**Exercise description**.
Reproduce the first line and every line after it, exactly, through the one containing "return (*linear, 1)". Leave out the rest.

%%

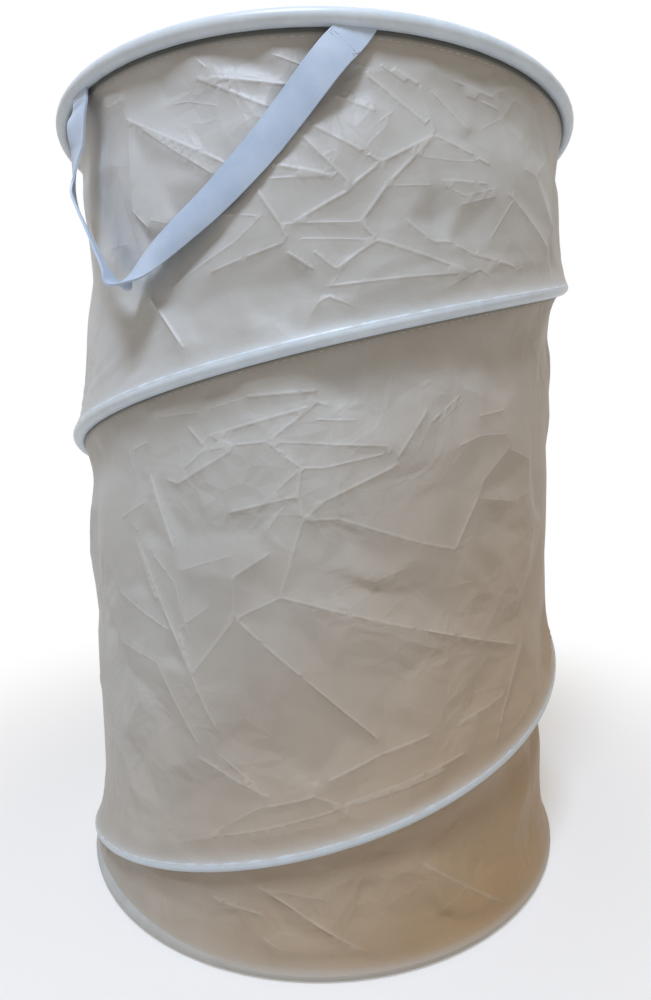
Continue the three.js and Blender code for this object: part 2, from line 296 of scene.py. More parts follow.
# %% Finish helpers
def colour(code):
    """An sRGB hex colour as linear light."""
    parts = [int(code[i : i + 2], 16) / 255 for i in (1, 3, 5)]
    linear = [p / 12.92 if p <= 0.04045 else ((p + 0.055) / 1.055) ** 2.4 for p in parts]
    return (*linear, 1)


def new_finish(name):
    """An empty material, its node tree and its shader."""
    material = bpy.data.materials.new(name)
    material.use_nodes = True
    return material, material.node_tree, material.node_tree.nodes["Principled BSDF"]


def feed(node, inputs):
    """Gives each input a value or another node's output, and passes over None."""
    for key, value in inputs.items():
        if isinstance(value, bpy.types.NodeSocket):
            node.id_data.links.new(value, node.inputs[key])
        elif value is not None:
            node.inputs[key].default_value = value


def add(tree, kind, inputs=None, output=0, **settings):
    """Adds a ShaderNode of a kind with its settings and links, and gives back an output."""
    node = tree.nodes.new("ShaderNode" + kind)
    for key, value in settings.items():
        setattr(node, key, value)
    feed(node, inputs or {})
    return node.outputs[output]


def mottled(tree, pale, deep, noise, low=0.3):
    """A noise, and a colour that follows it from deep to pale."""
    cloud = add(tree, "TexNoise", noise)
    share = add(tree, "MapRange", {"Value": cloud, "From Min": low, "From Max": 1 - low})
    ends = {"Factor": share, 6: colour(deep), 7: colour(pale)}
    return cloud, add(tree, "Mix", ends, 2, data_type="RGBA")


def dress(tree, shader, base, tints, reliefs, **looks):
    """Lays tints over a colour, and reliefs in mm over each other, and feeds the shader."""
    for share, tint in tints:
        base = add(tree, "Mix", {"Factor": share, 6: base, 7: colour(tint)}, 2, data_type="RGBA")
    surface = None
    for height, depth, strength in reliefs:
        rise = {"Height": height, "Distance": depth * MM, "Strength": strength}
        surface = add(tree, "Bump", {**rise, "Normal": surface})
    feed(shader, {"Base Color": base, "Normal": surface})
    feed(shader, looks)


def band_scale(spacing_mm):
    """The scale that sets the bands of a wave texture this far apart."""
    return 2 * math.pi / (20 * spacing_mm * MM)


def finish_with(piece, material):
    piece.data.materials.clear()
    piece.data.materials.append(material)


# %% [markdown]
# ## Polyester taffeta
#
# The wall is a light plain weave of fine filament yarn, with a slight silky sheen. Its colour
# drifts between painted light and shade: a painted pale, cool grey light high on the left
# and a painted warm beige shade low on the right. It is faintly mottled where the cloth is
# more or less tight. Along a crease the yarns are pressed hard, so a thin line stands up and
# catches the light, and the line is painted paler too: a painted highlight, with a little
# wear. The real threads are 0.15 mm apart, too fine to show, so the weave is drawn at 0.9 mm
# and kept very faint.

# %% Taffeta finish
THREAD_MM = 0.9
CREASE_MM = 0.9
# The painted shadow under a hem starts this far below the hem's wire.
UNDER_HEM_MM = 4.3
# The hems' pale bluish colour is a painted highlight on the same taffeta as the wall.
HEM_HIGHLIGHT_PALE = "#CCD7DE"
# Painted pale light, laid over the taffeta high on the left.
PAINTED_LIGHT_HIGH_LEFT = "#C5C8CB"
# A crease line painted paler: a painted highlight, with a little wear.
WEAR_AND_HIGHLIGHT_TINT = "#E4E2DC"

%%

**Solution to the problem**.
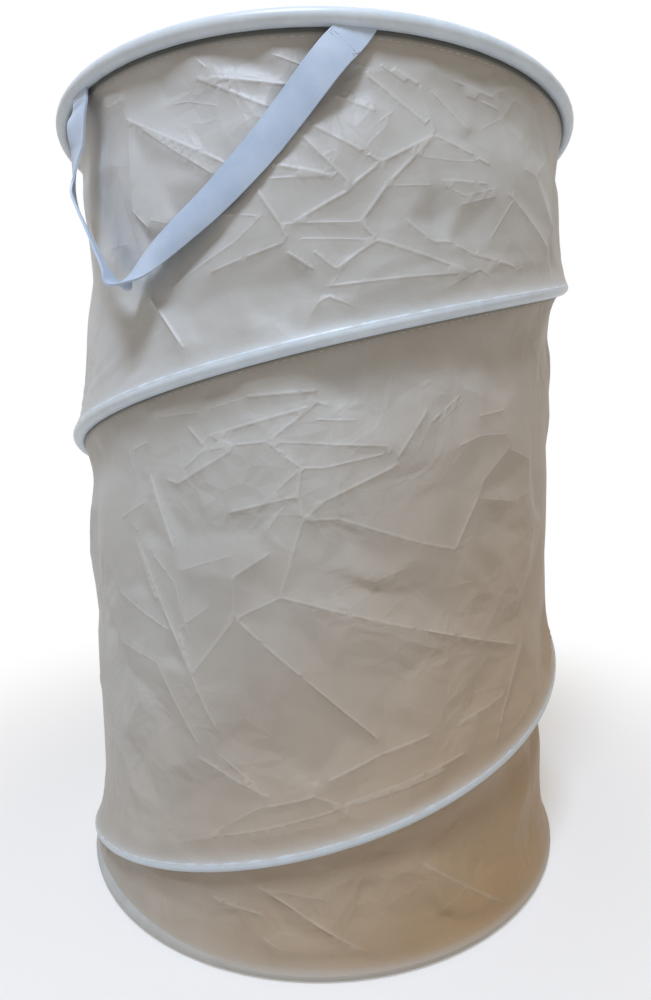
Continue the three.js and Blender code for this object: part 2, from line 296 of scene.py. More parts follow.
# %% Finish helpers
def colour(code):
    """An sRGB hex colour as linear light."""
    parts = [int(code[i : i + 2], 16) / 255 for i in (1, 3, 5)]
    linear = [p / 12.92 if p <= 0.04045 else ((p + 0.055) / 1.055) ** 2.4 for p in parts]
    return (*linear, 1)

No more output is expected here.